Written request:
Print out every line, exactly as written.
── Data block
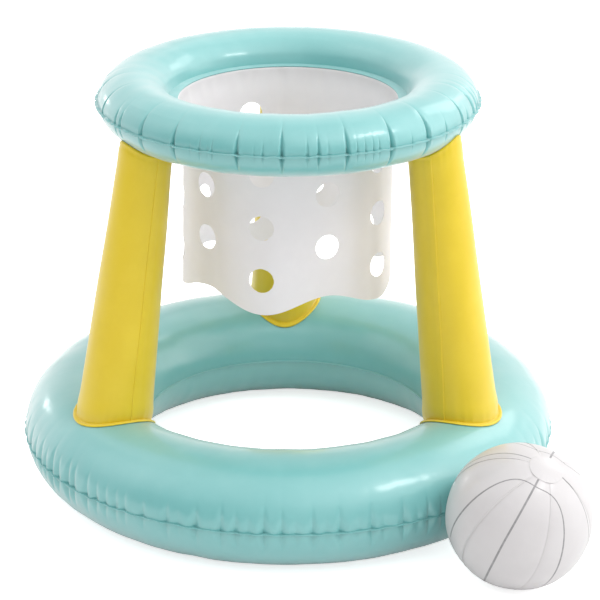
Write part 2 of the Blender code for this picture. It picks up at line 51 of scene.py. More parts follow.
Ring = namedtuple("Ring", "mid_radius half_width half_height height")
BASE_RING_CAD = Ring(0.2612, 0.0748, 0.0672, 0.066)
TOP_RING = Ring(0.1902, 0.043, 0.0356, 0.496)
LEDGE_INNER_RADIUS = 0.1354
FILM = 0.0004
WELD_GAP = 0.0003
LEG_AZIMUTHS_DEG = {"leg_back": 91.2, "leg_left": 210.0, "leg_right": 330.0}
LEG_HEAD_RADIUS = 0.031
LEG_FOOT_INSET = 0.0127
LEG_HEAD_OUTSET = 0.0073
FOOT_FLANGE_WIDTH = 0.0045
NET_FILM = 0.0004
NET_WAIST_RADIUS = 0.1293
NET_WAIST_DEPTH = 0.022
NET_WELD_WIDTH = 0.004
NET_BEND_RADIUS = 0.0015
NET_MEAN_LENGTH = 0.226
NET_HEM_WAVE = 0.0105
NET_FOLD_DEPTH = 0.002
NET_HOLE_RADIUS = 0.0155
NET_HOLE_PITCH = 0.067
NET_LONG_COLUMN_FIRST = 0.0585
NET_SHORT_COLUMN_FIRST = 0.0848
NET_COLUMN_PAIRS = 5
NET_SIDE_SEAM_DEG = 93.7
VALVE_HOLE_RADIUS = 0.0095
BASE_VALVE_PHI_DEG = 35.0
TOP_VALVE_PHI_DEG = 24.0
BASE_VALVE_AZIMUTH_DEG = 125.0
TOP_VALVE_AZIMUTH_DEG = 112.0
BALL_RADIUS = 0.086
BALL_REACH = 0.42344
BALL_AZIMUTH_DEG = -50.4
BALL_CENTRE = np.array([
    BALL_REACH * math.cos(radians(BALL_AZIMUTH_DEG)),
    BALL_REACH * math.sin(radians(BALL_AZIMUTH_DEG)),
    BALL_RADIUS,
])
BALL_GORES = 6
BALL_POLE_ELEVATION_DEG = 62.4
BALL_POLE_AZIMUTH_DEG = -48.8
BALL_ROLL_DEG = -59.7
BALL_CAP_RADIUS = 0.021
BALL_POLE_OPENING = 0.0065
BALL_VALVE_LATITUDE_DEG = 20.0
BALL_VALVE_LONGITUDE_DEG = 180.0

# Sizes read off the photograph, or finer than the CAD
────
Solution for this exercise:
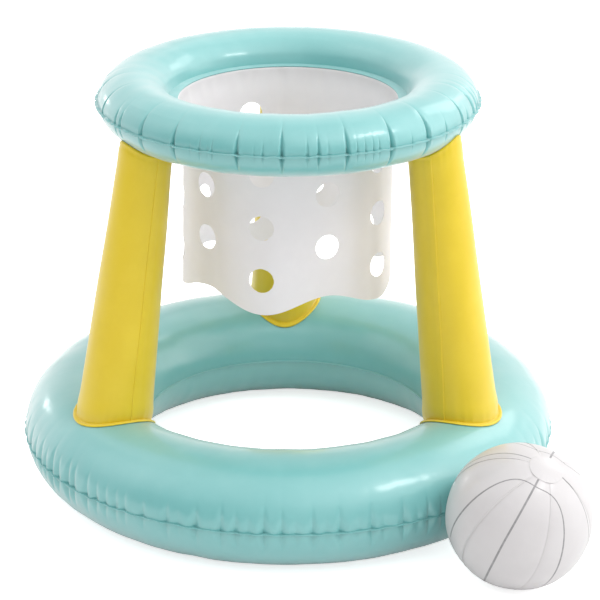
Write part 2 of the Blender code for this picture. It picks up at line 51 of scene.py. More parts follow.
Ring = namedtuple("Ring", "mid_radius half_width half_height height")
BASE_RING_CAD = Ring(0.2612, 0.0748, 0.0672, 0.066)
TOP_RING = Ring(0.1902, 0.043, 0.0356, 0.496)
LEDGE_INNER_RADIUS = 0.1354
FILM = 0.0004
WELD_GAP = 0.0003
LEG_AZIMUTHS_DEG = {"leg_back": 91.2, "leg_left": 210.0, "leg_right": 330.0}
LEG_HEAD_RADIUS = 0.031
LEG_FOOT_INSET = 0.0127
LEG_HEAD_OUTSET = 0.0073
FOOT_FLANGE_WIDTH = 0.0045
NET_FILM = 0.0004
NET_WAIST_RADIUS = 0.1293
NET_WAIST_DEPTH = 0.022
NET_WELD_WIDTH = 0.004
NET_BEND_RADIUS = 0.0015
NET_MEAN_LENGTH = 0.226
NET_HEM_WAVE = 0.0105
NET_FOLD_DEPTH = 0.002
NET_HOLE_RADIUS = 0.0155
NET_HOLE_PITCH = 0.067
NET_LONG_COLUMN_FIRST = 0.0585
NET_SHORT_COLUMN_FIRST = 0.0848
NET_COLUMN_PAIRS = 5
NET_SIDE_SEAM_DEG = 93.7
VALVE_HOLE_RADIUS = 0.0095
BASE_VALVE_PHI_DEG = 35.0
TOP_VALVE_PHI_DEG = 24.0
BASE_VALVE_AZIMUTH_DEG = 125.0
TOP_VALVE_AZIMUTH_DEG = 112.0
BALL_RADIUS = 0.086
BALL_REACH = 0.42344
BALL_AZIMUTH_DEG = -50.4
BALL_CENTRE = np.array([
    BALL_REACH * math.cos(radians(BALL_AZIMUTH_DEG)),
    BALL_REACH * math.sin(radians(BALL_AZIMUTH_DEG)),
    BALL_RADIUS,
])
BALL_GORES = 6
BALL_POLE_ELEVATION_DEG = 62.4
BALL_POLE_AZIMUTH_DEG = -48.8
BALL_ROLL_DEG = -59.7
BALL_CAP_RADIUS = 0.021
BALL_POLE_OPENING = 0.0065
BALL_VALVE_LATITUDE_DEG = 20.0
BALL_VALVE_LONGITUDE_DEG = 180.0

# Sizes read off the photograph, or finer than the CAD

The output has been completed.